Who's Afraid of Virginia Woolf?
A young couple accept an invitation for a nightcap with history professor George (Richard Burton) and his wife Martha (Elizabeth Taylor). At first it's fun and games. But what passes for caustic wit soon degenerates into vicious mind games.
In the Heat of the Night
Sidney Poitier in an indelible role a Philadelphia police detective Virgil Tibbs, pulled in as a murder suspect when changing trains in Mississippi. He allies with bigoted local sheriff (Rod Steiger) to solve the case.
The Miracle Worker
Academy Awards went to Best Actress Anne Bancroft and Best Supporting Actress Patty Duke for their moving portrayals of Annie Sullivan and her remarkable blind and deaf pupil, Helen Keller. "A film that storms where most biopics respectfully tiptoe."
Rachel, Rachel
The story of a shy schoolteacher whose sexual awakening in her mid-30s leads to a deeper re-evaluation of her life, the film is sensitive and sympathetic, as well as a surprising directorial debut from Paul Newman.
The Graduate
In The Graduate Benjamin (Dustin Hoffman, 30 playing 20 with masterly understatement) comes home from college and is surprised to be seduced by the wife of his father's business partner, Mrs Robinson (Anne Bancroft).
Midnight Cowboy
Jon Voight and Dustin Hoffman are street hustlers on different ends of the innocence / experience spectrum who establish something more than a business partnership in the seedy world of late 60s New York City in John Schlesinger's New Hollywood classic.
Cool Hand Luke
Paul Newman is the anti-authoritarian kicking against the system in this slick sixties chaingang movie.

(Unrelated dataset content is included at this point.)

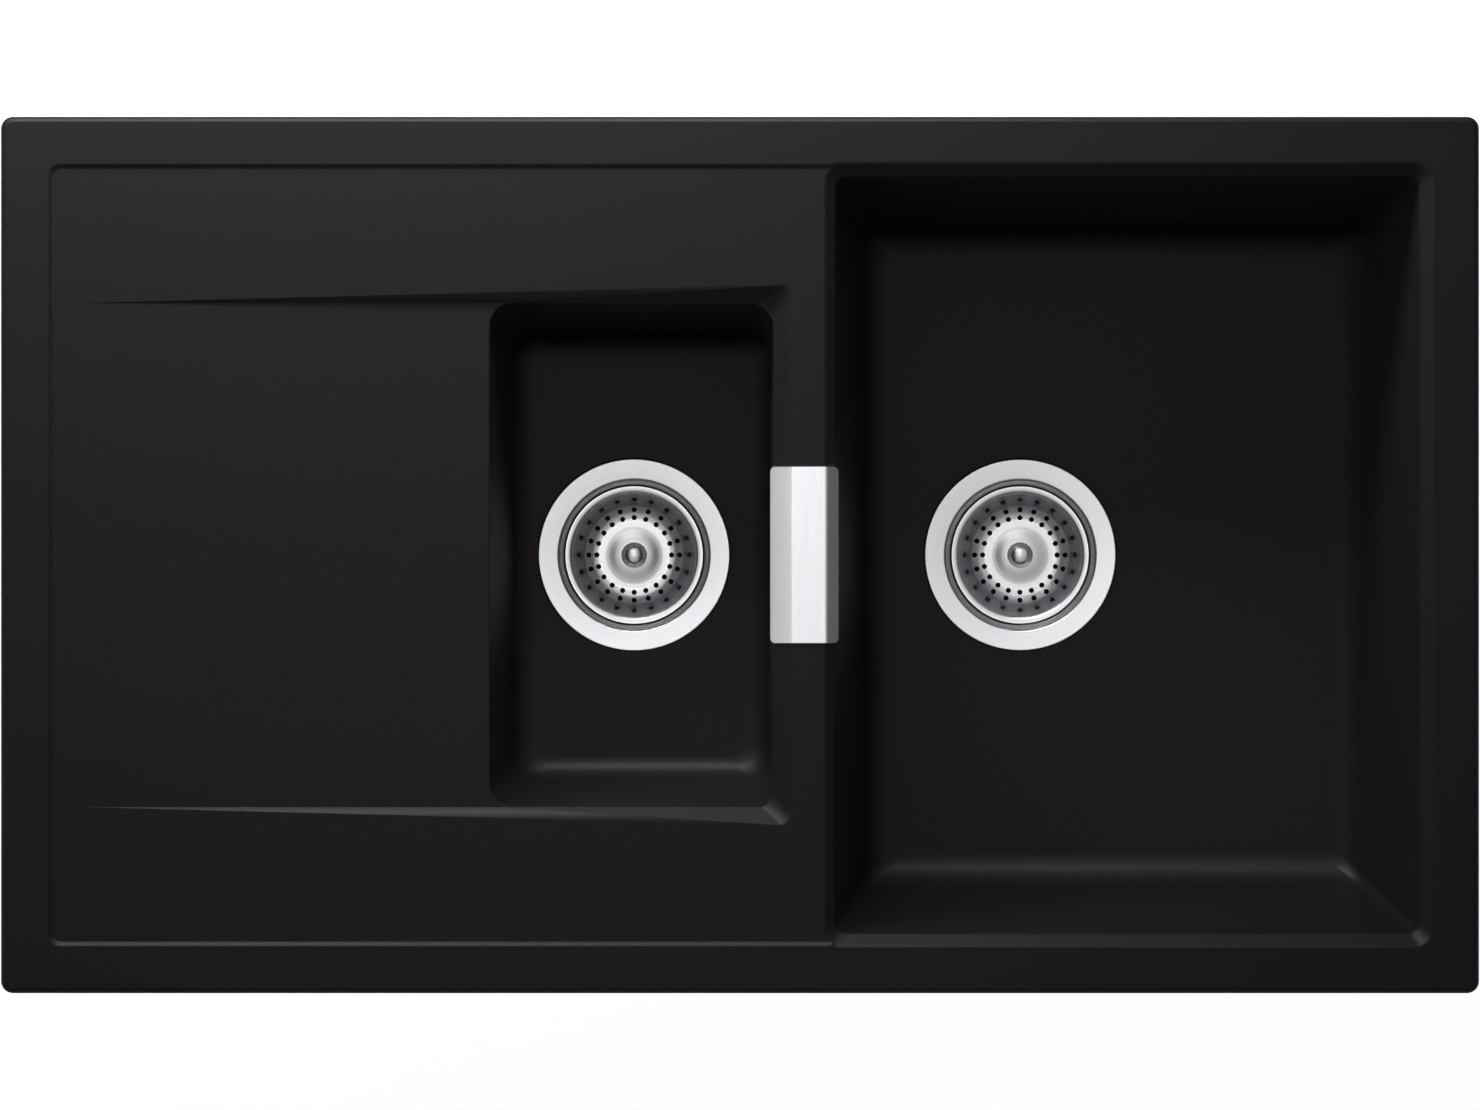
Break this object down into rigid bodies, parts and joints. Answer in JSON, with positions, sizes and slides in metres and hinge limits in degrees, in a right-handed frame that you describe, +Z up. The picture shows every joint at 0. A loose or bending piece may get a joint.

They Shoot Horses, Don't They?
Horace McCoy's existential Great Depression novel is the basis for a brutally compelling movie, and the first performance where Jane Fonda could show her chops. She's one of many desperate souls competing in a dance marathon that lasts for days and weeks.
The China Syndrome
Jane Fonda is a lightweight local news anchor sent to film a puff piece about clean, limitless energy at a nuclear power plant with cameraman Michael Douglas. As luck would have it, they witness chaos in the control room and an emergency shutdown.
Little Big Man
Dustin Hoffman ages a century in Arthur Penn's epic picaresque anti-western, the tall tale of 121-year-old Jack Crabb, a white man rescued and raised by the Cheyenne, a one-time snake-oil salesman, gunslinger, and mule skinner under General George Custer.
The Missouri Breaks
This exuberant, wild and wooly western from Arthur Penn features a brazenly transgressive performance from Marlon Brando, while Jack Nicholson underplays masterfully as the cattle rustler he's been hired to eliminate.
Raging Bull
In the throes of a near-fatal drug problem Martin Scorsese made what he believed could be his last movie. Its subject: the Bronx Bull, Jake La Motta, a graceless but indomitable boxer who never quits beating himself up. De Niro has never dug deeper.